I don't think the calculation could have been eliminated completely - all I can think is that the compiler has reordered the code so that the calculation no longer occurs between the timing statements.

DuaneB:
disassembled like so -

RCArduino: How To View Arduino and Arduino Due Assembly

Thanks a lot for that link!! That's exactly what a was missing...

PeterH:

DuaneB:
Can't understand why, your printing it out later in the code so it shouldn't be getting optimized out, but this suggests it is.

I don't think the calculation could have been eliminated completely - all I can think is that the compiler has reordered the code so that the calculation no longer occurs between the timing statements.

using the volatile keyword to create the variable solved this problem too. I'm getting 20-40 clockpulses / floating point devision now (calculating the average of 10000 devisions as suggested)

Maybe 1 last question... Is there a way to remove the -Os compile option and get rid of all the optimizations? Just for the sake of this kind of exercises?

a friend of mine asked if it was possible to make a very small device that could:

(never tried)
move the compiler to another folder and place a proxy.exe in the current one that just passes the params you like

20-40 clockpulses

I am very surprised that its that fast, just to be sure, do you mean milliseconds or clock pulses ?

Duane B

volatile float fresult = sqrt(fnumber);

and check your timing....

will skip optimization of the copy of a float variable to the next. ( Which I thought were slightly faster than 20 clock pulses )

What about

volatile float fnumber= 50.0;
float fresult = sqrt(fnumber);

might be considerably slower.
Either try it or look at assembly code again ...

robtillaart:
just use

volatile float fresult = sqrt(fnumber);

and check your timing....

volatile says to the compiler you may not optimize this statement.

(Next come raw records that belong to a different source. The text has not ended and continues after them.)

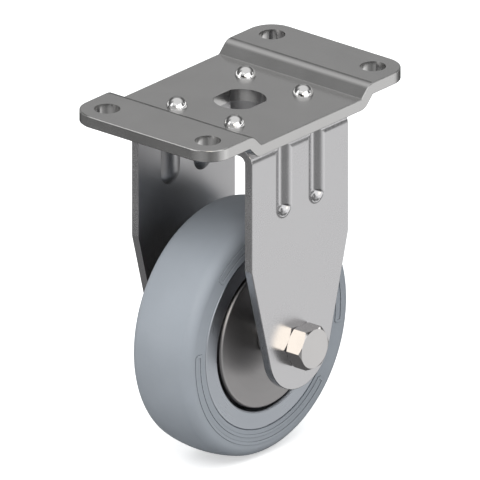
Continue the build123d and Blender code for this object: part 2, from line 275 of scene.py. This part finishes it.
class Shader:
    """A node tree with short ways to add and join nodes."""

    def __init__(self, tree):
        self.tree = tree
        self.tree.nodes.clear()

    def add(self, kind, inputs=(), **settings):
        """A new node: settings are its own values, and inputs set or join its sockets by name or place."""
        node = self.tree.nodes.new(kind)
        for key, value in settings.items():
            setattr(node, key, value)
        for key, value in dict(inputs).items():
            if isinstance(value, bpy.types.NodeSocket):
                self.tree.links.new(value, node.inputs[key])
            else:
                node.inputs[key].default_value = value
        return node

    def math(self, operation, *values):
        return self.add("ShaderNodeMath", enumerate(values), operation=operation).outputs[0]

    def vector(self, operation, *values):
        node = self.add("ShaderNodeVectorMath", enumerate(values), operation=operation)
        return node.outputs["Value" if operation in ("DOT_PRODUCT", "LENGTH") else "Vector"]

    def map_range(self, value, low, high, to_low, to_high, kind="LINEAR"):
        inputs = {"Value": value, "From Min": low, "From Max": high, "To Min": to_low, "To Max": to_high}
        return self.add("ShaderNodeMapRange", inputs, interpolation_type=kind).outputs["Result"]

    def noise(self, place, scale, detail=4.0, roughness=0.55):
        inputs = {"Vector": place, "Scale": scale, "Detail": detail, "Roughness": roughness}
        return self.add("ShaderNodeTexNoise", inputs).outputs["Fac"]

    def spread(self, noise, low, high):
        """Noise, drawn out to run from one value to another."""
        return self.map_range(noise, noise_low, noise_high, low, high)

    def mix(self, factor, first, second):
        node = self.add("ShaderNodeMix", {"Factor": factor}, data_type="RGBA")
        for socket, value in ((node.inputs[6], first), (node.inputs[7], second)):
            if isinstance(value, bpy.types.NodeSocket):
                self.tree.links.new(value, socket)
            else:
                socket.default_value = value
        return node.outputs[2]

    def own_place(self):
        """The piece's own coordinates, in metres."""
        return self.add("ShaderNodeTexCoord").outputs["Object"]

    def stretched(self, scale):
        """The same, stretched so that noise on them makes grain along an axis."""
        return self.add("ShaderNodeMapping", {"Vector": self.own_place(), "Scale": scale}).outputs["Vector"]

    def round_axle(self):
        """Coordinates for turned surfaces: the same all the way round the axle."""
        from_axle = self.vector("SUBTRACT", self.own_place(), tuple(axle))
        across = self.add("ShaderNodeSeparateXYZ", {"Vector": from_axle})
        radius = self.vector("LENGTH", self.vector("MULTIPLY", from_axle, (1, 0, 1)))
        return self.add("ShaderNodeCombineXYZ", {"X": radius, "Y": across.outputs["Y"]}).outputs["Vector"]

    def from_middle(self):
        """How far a point lies from the caster's middle plane."""
        across = self.add("ShaderNodeSeparateXYZ", {"Vector": self.own_place()}).outputs["Y"]
        return self.math("ABSOLUTE", across)


def grey(level):
    return (level, level, level, 1)


def shade(colour, factor):
    """A colour made lighter or darker, with its alpha."""
    return tuple(min(1, channel * factor) for channel in colour) + (1,)


def new_material(name):
    material = bpy.data.materials.new(name)
    material.use_nodes = True
    return material, Shader(material.node_tree)


def linked(name, data):
    """A new object, in the scene."""
    piece = bpy.data.objects.new(name, data)
    bpy.context.scene.collection.objects.link(piece)
    return piece


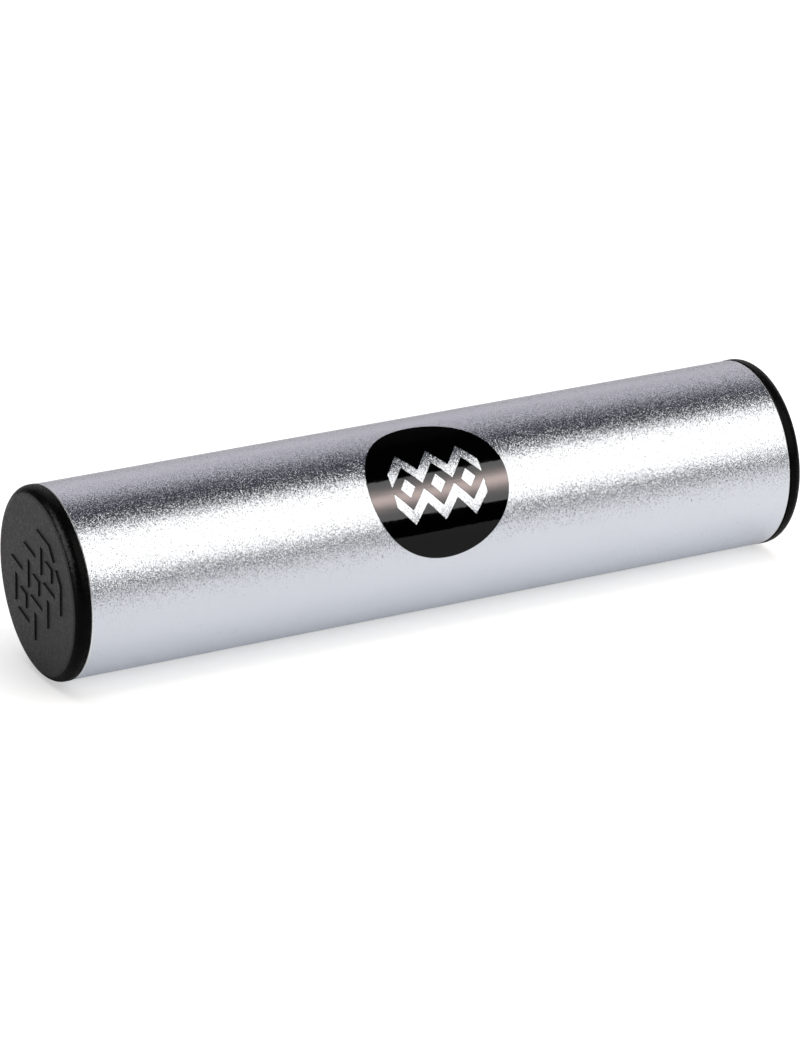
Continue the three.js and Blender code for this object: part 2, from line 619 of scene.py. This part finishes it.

All volatile says is it may not alter the stores or loads to the variable. In particular, the compiler is allowed to optimize the sqrt value and save it away in a temporary value or compute it in the compiler, and then store the saved value in the loop.

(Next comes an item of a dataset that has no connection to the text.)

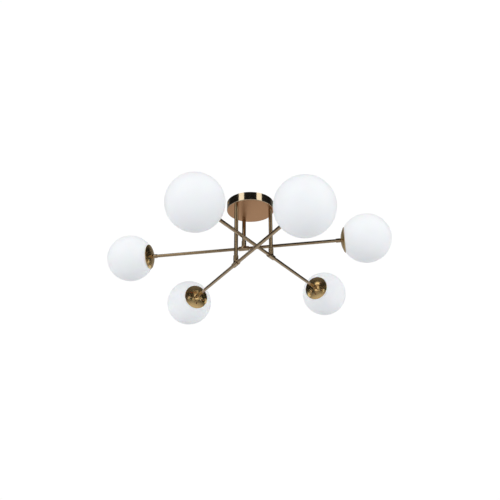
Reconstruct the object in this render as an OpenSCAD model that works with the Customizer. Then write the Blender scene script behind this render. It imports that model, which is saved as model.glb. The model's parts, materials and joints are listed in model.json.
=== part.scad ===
// Ceiling light: three arms crossed one above another on three stems, an opal globe at each arm's end.
// Origin: centre of the ceiling face. +Z is up, so the whole light hangs at negative z.
// Each arm has an end a and an end b. The upper arm lies along X.

/* [Canopy] */
// Outer diameter of the canopy
canopy_d = 146; // [130:1:190]
// Height of the canopy, ceiling to underside
canopy_h = 27; // [27:1:45]
// Sheet thickness of the canopy
canopy_wall = 1.2; // [0.8:0.1:1.6]
// Outer radius of the canopy's spun corner
canopy_corner = 2.2; // [1.8:0.1:3]

/* [Ceiling bracket] */
// Width of the steel strap
strap_w = 24; // [20:1:30]
// Thickness of the steel strap
strap_t = 2; // [1.5:0.1:3]
// Circle on which the two ceiling holes lie
ceiling_pcd = 90; // [60:1:96]
// Diameter of a ceiling hole
ceiling_hole_d = 5; // [4:0.1:6]
// Shank diameter of the two side screws
side_screw_d = 4; // [3:0.5:5]

/* [Stems] */
// Underside of the canopy to the upper arm's axis
upper_drop = 101; // [90:1:110]
// Underside of the canopy to the middle arm's axis
middle_drop = 160; // [150:1:170]
// Underside of the canopy to the lower arm's axis
lower_drop = 200; // [195:1:260]
// Wall of a stem tube
stem_wall = 1; // [0.8:0.1:1.5]
// Wall of the hollow pins in a stem's ends
pin_wall = 1.25; // [1.1:0.05:1.6]

/* [Arms] */
// Stem axis to globe centre
reach = 380; // [330:1:460]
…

The code sequences that replace the original code have implicit conversions from integer to floating point as well as the sqrt operation. In addition, if you ever move the code to a different processor, like say a Due that uses the Arm chip, storing the result of sqrt into a float variable will cause an implicit double to single conversion.

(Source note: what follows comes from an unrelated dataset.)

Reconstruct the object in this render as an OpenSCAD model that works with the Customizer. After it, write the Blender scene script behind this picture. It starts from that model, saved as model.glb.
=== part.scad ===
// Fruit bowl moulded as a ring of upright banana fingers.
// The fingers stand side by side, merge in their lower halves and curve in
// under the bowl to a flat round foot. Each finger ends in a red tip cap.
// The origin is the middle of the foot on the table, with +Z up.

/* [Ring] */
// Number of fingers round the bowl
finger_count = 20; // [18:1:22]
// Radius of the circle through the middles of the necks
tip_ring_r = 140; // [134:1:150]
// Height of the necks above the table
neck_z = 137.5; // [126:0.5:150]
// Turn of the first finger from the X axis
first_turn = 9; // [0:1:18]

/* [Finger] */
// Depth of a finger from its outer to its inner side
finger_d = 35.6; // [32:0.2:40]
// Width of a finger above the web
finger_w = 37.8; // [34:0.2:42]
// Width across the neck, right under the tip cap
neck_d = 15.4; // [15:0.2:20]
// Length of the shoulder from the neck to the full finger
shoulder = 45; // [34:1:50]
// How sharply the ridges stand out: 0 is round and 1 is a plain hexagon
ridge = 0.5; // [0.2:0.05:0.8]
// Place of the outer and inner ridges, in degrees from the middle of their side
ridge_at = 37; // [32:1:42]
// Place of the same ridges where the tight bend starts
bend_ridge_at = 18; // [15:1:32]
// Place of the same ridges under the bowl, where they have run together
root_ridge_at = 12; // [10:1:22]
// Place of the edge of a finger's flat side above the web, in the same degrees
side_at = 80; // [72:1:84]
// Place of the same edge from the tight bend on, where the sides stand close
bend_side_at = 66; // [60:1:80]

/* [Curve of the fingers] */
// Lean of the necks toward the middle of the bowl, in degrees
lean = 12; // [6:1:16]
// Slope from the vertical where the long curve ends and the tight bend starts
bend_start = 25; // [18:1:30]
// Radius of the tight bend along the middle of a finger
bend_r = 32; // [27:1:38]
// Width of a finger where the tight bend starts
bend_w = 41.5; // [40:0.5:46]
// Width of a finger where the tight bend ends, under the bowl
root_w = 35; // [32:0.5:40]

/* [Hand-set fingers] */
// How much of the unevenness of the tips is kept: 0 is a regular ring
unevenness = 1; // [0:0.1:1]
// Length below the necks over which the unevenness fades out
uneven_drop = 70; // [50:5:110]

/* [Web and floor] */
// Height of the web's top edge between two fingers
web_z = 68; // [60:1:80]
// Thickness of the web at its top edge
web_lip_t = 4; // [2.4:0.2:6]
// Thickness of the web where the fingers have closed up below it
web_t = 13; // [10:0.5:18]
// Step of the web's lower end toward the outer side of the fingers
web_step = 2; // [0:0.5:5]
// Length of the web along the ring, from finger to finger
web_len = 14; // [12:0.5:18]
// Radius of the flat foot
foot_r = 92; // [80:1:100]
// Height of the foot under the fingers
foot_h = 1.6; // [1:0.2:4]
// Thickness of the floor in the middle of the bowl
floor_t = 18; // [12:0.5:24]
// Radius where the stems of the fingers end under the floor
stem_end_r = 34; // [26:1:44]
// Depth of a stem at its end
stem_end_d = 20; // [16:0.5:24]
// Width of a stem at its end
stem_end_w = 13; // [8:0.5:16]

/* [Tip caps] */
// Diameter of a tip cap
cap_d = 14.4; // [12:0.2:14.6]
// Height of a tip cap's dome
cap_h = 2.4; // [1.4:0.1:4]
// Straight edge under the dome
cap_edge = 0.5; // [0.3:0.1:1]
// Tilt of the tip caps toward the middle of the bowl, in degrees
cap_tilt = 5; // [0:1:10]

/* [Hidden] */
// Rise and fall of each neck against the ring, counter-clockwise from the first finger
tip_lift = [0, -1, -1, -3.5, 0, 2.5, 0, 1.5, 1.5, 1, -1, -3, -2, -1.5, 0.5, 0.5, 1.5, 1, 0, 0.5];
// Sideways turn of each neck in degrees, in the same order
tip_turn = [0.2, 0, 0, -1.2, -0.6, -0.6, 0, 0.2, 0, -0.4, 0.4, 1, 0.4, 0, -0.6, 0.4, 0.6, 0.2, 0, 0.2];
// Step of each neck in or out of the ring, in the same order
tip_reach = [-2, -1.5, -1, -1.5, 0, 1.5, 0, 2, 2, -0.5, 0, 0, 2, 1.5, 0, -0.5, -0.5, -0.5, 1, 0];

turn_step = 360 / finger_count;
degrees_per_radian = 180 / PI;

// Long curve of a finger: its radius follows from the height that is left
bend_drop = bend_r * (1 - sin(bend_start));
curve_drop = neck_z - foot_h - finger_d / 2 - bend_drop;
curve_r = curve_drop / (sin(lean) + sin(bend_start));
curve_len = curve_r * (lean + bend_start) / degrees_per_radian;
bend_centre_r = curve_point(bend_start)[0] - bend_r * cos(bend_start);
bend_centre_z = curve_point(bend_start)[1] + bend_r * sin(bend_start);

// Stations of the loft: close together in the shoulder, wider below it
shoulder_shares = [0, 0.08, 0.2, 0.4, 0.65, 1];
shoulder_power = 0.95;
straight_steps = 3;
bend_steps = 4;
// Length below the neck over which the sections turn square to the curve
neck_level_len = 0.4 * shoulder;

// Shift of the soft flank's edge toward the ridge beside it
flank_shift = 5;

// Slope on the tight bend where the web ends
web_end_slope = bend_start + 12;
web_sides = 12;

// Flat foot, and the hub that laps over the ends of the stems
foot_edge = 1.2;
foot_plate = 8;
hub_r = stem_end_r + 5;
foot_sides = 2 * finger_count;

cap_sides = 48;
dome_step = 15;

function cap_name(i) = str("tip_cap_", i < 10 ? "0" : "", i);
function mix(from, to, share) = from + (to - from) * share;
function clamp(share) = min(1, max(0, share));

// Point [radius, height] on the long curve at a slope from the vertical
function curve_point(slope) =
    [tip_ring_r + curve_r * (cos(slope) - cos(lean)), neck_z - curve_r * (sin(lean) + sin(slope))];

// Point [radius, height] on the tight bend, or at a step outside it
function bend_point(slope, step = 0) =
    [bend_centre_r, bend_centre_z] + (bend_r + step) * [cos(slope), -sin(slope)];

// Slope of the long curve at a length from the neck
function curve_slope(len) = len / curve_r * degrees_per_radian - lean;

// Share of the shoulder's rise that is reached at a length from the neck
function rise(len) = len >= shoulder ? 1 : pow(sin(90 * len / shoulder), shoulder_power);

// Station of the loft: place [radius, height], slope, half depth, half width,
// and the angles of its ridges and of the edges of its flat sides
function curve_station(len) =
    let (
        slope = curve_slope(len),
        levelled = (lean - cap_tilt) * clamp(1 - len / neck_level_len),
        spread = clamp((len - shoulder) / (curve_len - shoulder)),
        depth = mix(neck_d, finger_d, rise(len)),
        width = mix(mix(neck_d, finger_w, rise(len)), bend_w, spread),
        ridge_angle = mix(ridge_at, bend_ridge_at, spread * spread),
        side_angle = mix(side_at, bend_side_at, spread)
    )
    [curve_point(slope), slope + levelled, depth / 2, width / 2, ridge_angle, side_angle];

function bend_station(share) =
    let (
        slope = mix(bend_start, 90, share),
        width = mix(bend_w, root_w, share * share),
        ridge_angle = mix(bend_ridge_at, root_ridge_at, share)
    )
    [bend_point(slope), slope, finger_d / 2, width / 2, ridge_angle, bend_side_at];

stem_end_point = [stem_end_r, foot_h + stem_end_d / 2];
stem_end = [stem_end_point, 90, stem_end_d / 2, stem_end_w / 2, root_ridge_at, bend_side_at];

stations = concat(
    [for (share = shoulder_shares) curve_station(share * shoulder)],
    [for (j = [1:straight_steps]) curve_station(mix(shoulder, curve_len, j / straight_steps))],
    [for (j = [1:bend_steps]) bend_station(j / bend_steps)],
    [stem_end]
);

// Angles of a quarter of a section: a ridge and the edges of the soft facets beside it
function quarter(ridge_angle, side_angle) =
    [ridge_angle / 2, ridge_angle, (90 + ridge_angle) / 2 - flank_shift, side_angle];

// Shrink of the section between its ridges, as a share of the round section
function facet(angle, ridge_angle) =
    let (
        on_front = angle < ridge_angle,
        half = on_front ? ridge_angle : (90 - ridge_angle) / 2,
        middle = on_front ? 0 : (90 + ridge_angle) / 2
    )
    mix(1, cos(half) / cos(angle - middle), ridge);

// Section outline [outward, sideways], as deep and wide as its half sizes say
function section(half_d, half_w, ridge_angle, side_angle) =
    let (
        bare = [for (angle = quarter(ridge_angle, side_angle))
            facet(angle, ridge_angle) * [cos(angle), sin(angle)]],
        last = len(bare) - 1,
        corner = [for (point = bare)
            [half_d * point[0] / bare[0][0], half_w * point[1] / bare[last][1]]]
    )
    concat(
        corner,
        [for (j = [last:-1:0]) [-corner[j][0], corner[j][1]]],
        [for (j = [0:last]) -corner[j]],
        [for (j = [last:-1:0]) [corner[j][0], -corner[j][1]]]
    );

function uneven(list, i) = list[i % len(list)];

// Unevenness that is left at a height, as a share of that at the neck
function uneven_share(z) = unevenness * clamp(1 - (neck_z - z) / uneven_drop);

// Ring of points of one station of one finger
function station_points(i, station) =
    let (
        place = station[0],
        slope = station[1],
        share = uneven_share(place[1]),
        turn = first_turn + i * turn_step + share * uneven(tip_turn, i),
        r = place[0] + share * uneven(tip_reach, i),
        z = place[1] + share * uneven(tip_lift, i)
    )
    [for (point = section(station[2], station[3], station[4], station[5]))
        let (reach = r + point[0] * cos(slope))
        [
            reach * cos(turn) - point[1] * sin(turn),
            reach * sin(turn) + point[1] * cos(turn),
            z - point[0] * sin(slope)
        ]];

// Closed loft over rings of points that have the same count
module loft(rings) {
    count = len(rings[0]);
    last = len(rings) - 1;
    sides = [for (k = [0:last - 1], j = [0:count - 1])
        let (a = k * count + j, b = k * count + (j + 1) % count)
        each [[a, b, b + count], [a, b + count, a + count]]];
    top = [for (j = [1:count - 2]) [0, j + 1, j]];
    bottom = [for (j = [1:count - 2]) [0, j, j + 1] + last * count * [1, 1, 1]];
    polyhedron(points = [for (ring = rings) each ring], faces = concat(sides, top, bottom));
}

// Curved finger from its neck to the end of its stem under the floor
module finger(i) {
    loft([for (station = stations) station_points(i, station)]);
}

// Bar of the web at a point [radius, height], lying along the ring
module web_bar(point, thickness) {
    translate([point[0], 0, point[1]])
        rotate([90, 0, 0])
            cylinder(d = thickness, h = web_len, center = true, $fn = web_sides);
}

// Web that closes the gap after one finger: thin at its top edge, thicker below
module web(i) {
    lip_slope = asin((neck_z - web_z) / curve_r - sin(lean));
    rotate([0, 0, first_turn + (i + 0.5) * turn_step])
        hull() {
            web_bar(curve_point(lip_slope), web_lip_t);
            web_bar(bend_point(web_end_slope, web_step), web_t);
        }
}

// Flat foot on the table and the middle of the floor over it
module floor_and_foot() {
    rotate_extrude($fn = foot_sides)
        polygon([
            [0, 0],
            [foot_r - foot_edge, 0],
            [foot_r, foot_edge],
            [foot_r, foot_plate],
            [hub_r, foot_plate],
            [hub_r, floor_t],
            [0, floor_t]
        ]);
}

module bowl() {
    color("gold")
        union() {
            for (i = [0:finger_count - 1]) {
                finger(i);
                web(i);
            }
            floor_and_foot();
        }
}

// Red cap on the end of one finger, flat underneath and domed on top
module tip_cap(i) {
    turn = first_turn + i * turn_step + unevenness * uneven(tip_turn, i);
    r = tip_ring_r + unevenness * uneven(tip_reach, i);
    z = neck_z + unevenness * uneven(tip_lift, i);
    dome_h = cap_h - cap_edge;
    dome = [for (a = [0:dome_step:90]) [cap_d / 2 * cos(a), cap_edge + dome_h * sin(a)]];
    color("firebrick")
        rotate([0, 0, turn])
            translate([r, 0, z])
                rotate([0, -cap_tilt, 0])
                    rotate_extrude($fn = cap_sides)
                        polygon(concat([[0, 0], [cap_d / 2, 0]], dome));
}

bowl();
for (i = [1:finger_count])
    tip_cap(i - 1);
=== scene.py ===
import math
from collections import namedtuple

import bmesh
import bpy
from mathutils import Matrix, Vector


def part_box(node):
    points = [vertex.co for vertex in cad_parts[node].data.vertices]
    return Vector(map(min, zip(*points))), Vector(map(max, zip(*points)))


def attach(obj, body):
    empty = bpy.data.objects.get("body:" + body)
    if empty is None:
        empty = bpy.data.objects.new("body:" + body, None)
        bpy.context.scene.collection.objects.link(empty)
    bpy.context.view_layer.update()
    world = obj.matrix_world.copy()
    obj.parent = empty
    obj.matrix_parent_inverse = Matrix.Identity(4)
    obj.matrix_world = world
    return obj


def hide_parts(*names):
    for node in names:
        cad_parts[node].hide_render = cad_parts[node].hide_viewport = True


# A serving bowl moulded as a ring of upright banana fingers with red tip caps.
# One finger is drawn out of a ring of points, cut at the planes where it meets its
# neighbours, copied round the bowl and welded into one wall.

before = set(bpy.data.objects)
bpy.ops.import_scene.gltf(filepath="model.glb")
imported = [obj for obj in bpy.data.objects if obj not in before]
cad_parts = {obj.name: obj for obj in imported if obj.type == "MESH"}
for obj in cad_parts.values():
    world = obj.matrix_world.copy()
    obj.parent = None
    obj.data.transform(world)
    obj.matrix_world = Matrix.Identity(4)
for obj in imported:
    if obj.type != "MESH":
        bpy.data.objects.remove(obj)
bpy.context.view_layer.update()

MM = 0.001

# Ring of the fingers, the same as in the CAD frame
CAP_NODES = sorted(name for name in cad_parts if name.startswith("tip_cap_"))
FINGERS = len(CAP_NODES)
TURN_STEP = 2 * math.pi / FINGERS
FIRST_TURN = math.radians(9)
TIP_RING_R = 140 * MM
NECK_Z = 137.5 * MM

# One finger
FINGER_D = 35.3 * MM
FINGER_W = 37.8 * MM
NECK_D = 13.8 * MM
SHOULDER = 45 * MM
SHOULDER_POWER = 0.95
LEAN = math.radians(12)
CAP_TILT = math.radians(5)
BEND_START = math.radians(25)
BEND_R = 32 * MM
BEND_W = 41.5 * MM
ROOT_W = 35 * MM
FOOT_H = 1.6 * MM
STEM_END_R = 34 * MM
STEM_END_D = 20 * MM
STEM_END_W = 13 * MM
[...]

Which all goes to show what a nonsense measuring the performance and optimization of contrived sequences of code is.

If you have a real application - then it gets interesting.

Duane B.

All volatile says is it may not alter the stores or loads to the variable.

It tells the compiler not to assume that the value in a variable, even if it does not appear that the variable has not been written to.

The issue in this code is due to the resulting variable is not used so the division was optimized away. You can force a use of that division by assigning it to a (volatile) variable.

zatalian:
Is there a way to remove the -Os compile option and get rid of all the optimizations? Just for the sake of this kind of exercises?

You are proposing to disable all optimisations in order to make it possible to measure the performance? Doesn't that render the performance measurements meaningless?

Which all goes to show what a nonsense measuring the performance and optimization of contrived sequences of code is.

If you have a real application - then it gets interesting.

Agree with you unless your goal is to learn about optimizations and how they are done. (there is always that other option :wink:

DuaneB:

20-40 clockpulses

I am very surprised that its that fast, just to be sure, do you mean milliseconds or clock pulses ?

Duane B

clockpulses... This is the code i used :

void setup()
{
  Serial.begin(9600);
  TCCR1B &= 0xF8;
  TCCR1B |= (1 << CS10);
}

void loop()
{
  float fnumber1, fnumber2;
  volatile float fresult = 0.0;
  
  uint16_t time;
  unsigned long total;
  
  for (int i = 0; i < 10000; i++)
  {
    fnumber1 = random() / 1000.0;
    fnumber2 = random() / 1000.0;
  
    TCNT1 = 0;
    fresult = fnumber1 / fnumber2;
    time = TCNT1;
  
    total += time;
  } 
  total /= 10000;
  
  Serial.print("delta: ");
  Serial.println(time, DEC);
  
  
  Serial.print(fnumber1, DEC);
  Serial.print(" / ");
  Serial.print(fnumber2, DEC);
  Serial.print(" = ");
  Serial.println(fresult, DEC);  
  

}

robtillaart:

Which all goes to show what a nonsense measuring the performance and optimization of contrived sequences of code is.

If you have a real application - then it gets interesting.

Agree with you unless your goal is to learn about optimizations and how they are done. (there is always that other option :wink:

Well, disabling optimizations can be useful to compare floating point operations versus integer operations. The whole point of this exercise was to know - before i have a complete project - if the arduino will be fast enough and if i will be able to use floating points or if I will have to do all the calculations with integers.

But in the end... these measurements will indeed be estimates and real measurements can only be taken in real programs. I totally agree with that statement.
Thanks to everybody for this very informative discussion.